Review existing tools (product/services) for energy wasted.
Add Zero weFriction as a required item in MVP reviews.
Translate metrics around steps, clicks, confusion, doesn’t work situations, etc. into energy wasted. Use time spent and aggregated negative emotion as a starting point.
Personally become aware by watching for situations where you waste energy using a tool.
Zero weFriction does not imply we should always conserve energy. Far from it. We only need to watch professional sports to see enormous energy expended both in play, and the development of skills that now a days start at childhood.
Sport goals are always the same. Win the championship. When watching a game our bodies recognize the enormous energy expended during a match. We become attached to players for their skill and the high intensity energy display of their craft.
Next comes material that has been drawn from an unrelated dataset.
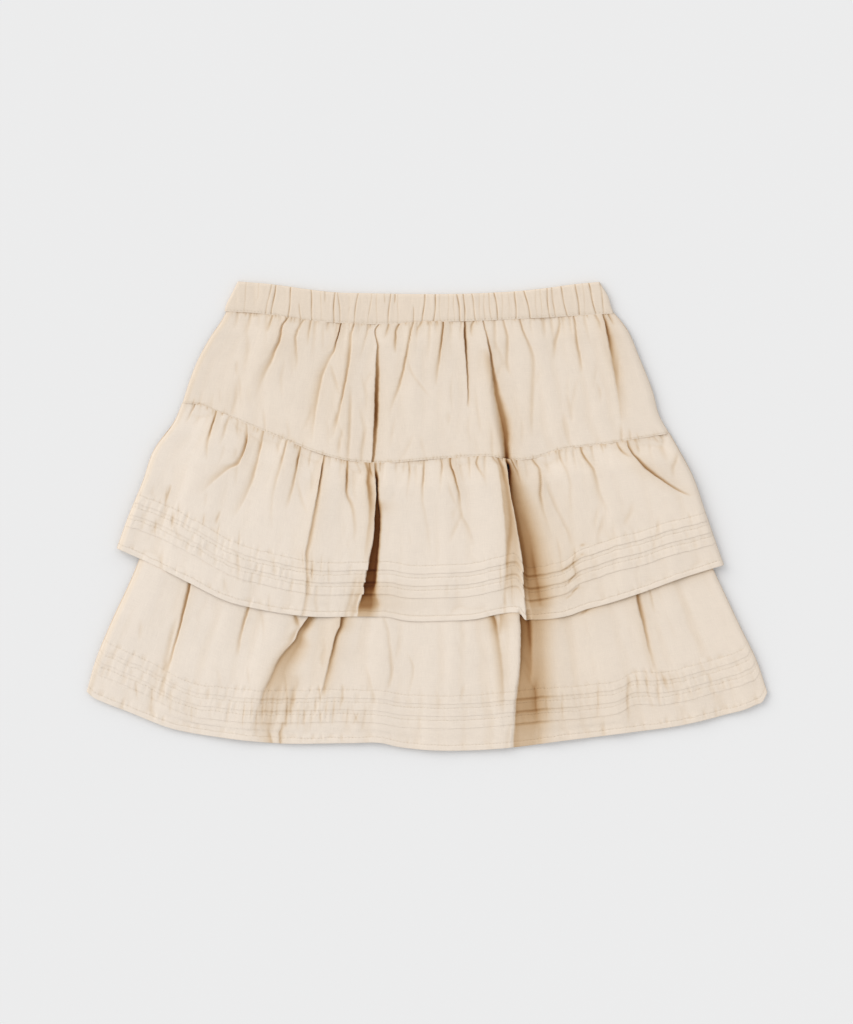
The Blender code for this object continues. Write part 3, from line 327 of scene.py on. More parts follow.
LOWER_CREASES = crease_table("""
    1.74 6 3.4 .52 1 .5: -212.5 -56 1.1 .6, -214.2 -66 1.1 .65, -216 -74 1 .65, -218 -82 .95 .6,
        -220.3 -92 .85 .5, -222.7 -102 .7 .45, -226 -113 .55 .45, -229 -122 .42 .5, -232.5 -131 .25 .8,
        -236 -142 .18, -237.5 -156 .15, -238 -168 0;
    .56 6 5 .05: -224 -88 0, -229 -104 .8, -234 -125 .9, -240 -140 .5, -246 -150 0;
    1.24 5 2.4 .38 .4: -159.5 -79 1 .7, -162.5 -88 .8 .8, -165 -97 .7 .7, -167.5 -106 .45 .8,
        -169.5 -116 .3, -171 -127 0;
    1.98 2.6 25 .63 1.3 .7 .3 .85: -104 -85 1 .35, -107.2 -92 1.02 .36, -111.4 -98 1 .4,
        -115 -103.5 .84 .44, -117.8 -111 .8 .5, -125 -120 .72 .75, -132.4 -130 .62 .95, -137.6 -140 .5 1.05,
        -143.6 -150 .4 1.3, -147 -158 .3 1.3, -150 -166 .18 1.2, -154 -180 .1 1.1, -158 -190 .05 1.1;
    .5 6.5 6 .21: -117 -99 0 .7, -119.5 -105 1 .8, -123.5 -113 .9 .9, -130 -122 .8, -136.5 -132 .9,
        -142 -142 .8 1.1, -147.5 -152 .5 1.1, -154 -164 0 1.1;
    .6 15 13 .2: -136 -158 0 .8, -140 -168 .35 .9, -142 -180 .7, -143 -192, -140 -206 1.6;
    .4 12 12 .1: -116 -140 0, -118 -152 1 1.1, -122 -166 1 1.1, -126 -178 .9, -127 -190 0;
    .56 3 2.4 .3: -120 -85 .9 .8, -118.6 -91, -116.5 -97 .6 1.2, -115 -103 0 1.2;
    .56 2.4 1.8 .2: -129 -138 0 .8, -127 -150 .5 .8, -126 -165 .9 .7, -127 -178 1 .8, -127.5 -184 .5;
    .74 1.6 6 .27: -129.5 -183 .5 .8, -131.5 -190 .9 .8, -132 -206 1 .8;
    1.74 2.2 9.5 .62 1 .7 0 .7: -76.3 -86 1 .8, -76.6 -92 1 .8, -77.5 -99 1 .7, -81 -106 1 .7,
        -83.5 -116 .9 .7, -85.5 -125 .75 .8, -87.5 -134 .6 .9, -90 -144 .45, -92.5 -153 .3, -94.5 -161 0;
    .43 1.5 1.5 .22: -92 -152 .6 .8, -92.5 -163 0;
    .43 1.5 1.5 .18: -97 -154 .8 .6, -96.5 -163 .5, -97 -170 0;
    .37 1.8 1.8 .13: -77 -150 .4, -76.5 -162 .8, -78 -168 0;
    .56 4.5 4.5 .09: -39 -92 .5 .8, -36.5 -100 .6, -34.5 -115 .6, -33 -130 .8, -32.5 -141 .8 .8,
        -36 -150 .4, -39 -160 0;
    .3 10 13 .29: 66 -84, 67 -93, 66 -102 .5 .9, 65 -108 0 .8;
    .3 14 19 .25: -77 -84, -77 -93 1.1, -78 -106 0 .8;
    .3 5 5 .14: -118 -86, -118 -95, -117 -104 0;
    .9 8.5 8 .48 0 0 0 .85: 57.5 -86 1.2 .9, 60.5 -94 1.3 .9, 62 -103 .85, 63.2 -112 .6, 65.5 -128 .5,
        67 -144 .46, 67.5 -160 .34, 68 -178 0;
    1.24 2.2 13.5 .5 1.8 .9 .68 .35: 84 -84 1 .85, 84.6 -95 1.1 .9, 85.3 -104 1.05 .9, 85.2 -112 .98 .9,
        85.2 -120 .86 .9, 85 -128 .74 .92, 84.8 -136 .56 .95, 83.6 -144 .34 .95, 82.5 -152 .1, 81.5 -160 0;
    .3 3.4 2.2 .52: 90 -88 .6, 90.6 -96, 91.4 -104 .8, 92 -112 .7 .9, 92.4 -119 .3, 93 -126 0;
    .4 6 6 .14: 98 -142 0, 97 -152 .8, 96.8 -160 1 .9, 97.5 -170, 98.5 -180 .6, 97 -190 0;
    1.49 5 40 .5 1 .5 .4 .95: 84 -86 .9 .9, 85.2 -104 .86 .9, 85 -120 .82 .9, 84.8 -136 .92 .92,
        84 -146 1 .94, 82.7 -156 1.1 .98, 81.5 -166 1.1, 81 -176 1.05, 80.4 -188 .84, 79.6 -200 .72,
        79.2 -210 .7;
    1.55 2.6 5.5 .5 .8 .4: 189 -68 1 .9, 190.5 -78, 193 -88 .85 1.1, 195.5 -98 .65 .9, 197.8 -109 .55 .8,
        200 -119 .4 .9, 202.5 -128 .25 1.1, 205 -137 .15 1.2, 208 -147 0 1.2;
    .4 2 3 .35: 148 -81 1 .8, 142.5 -85.5 .9, 136 -90 0 .6;
    .43 5 3 .07: 189 -90 0, 193 -102 .6, 196 -116 .8, 199 -130 .6, 203 -142 .3, 206 -150 0;
    .62 2.5 2.5 .14: 199.5 -66 .7 .8, 201.5 -76 .5, 204 -88 0;
    .5 2 2 .18: 210 -140 .3 .8, 213 -148 .9 .8, 215 -156 0;
    .43 2 2 .13: 217 -140 .3 .8, 220 -149 .7 .8, 222 -158 0;
    .43 2 2 .11: 224 -139 .5 .8, 227 -148 .5 .8, 229 -156 0;
    .43 1.8 4 .13: 180.5 -138 0, 181 -150 .5, 180 -163 .9 .7, 181 -178 .5, 181.5 -195 0;
    .43 4 3 .09: 76 -180 .3 .8, 73 -193 .7, 71 -208 .7""")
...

We leave shaking our heads in awe of their prowess knowing we could never match them as we don’t have the skills nor can sustain that level of energy expenditure.
And yet, Zero weFriction has been an integral part of the evolution of all sports. Compared to the beginning of the sport: shoes provide greater support allowing for more difficult plays, gloves are stickier so players snag difficult catches, hockey sticks are curved for more accurate shots, padding let’s players safely cope with higher forces, etc. All these designs reduced the energy the player needed to complete a goal: catch a ball, score a point, stop a puck etc. The result: more residual energy was available to increase play intensity to win the game.
weFriction is hidden everywhere. We just don’t realise it’s there. Isn’t it time we recognised its core impact on design and make it visible?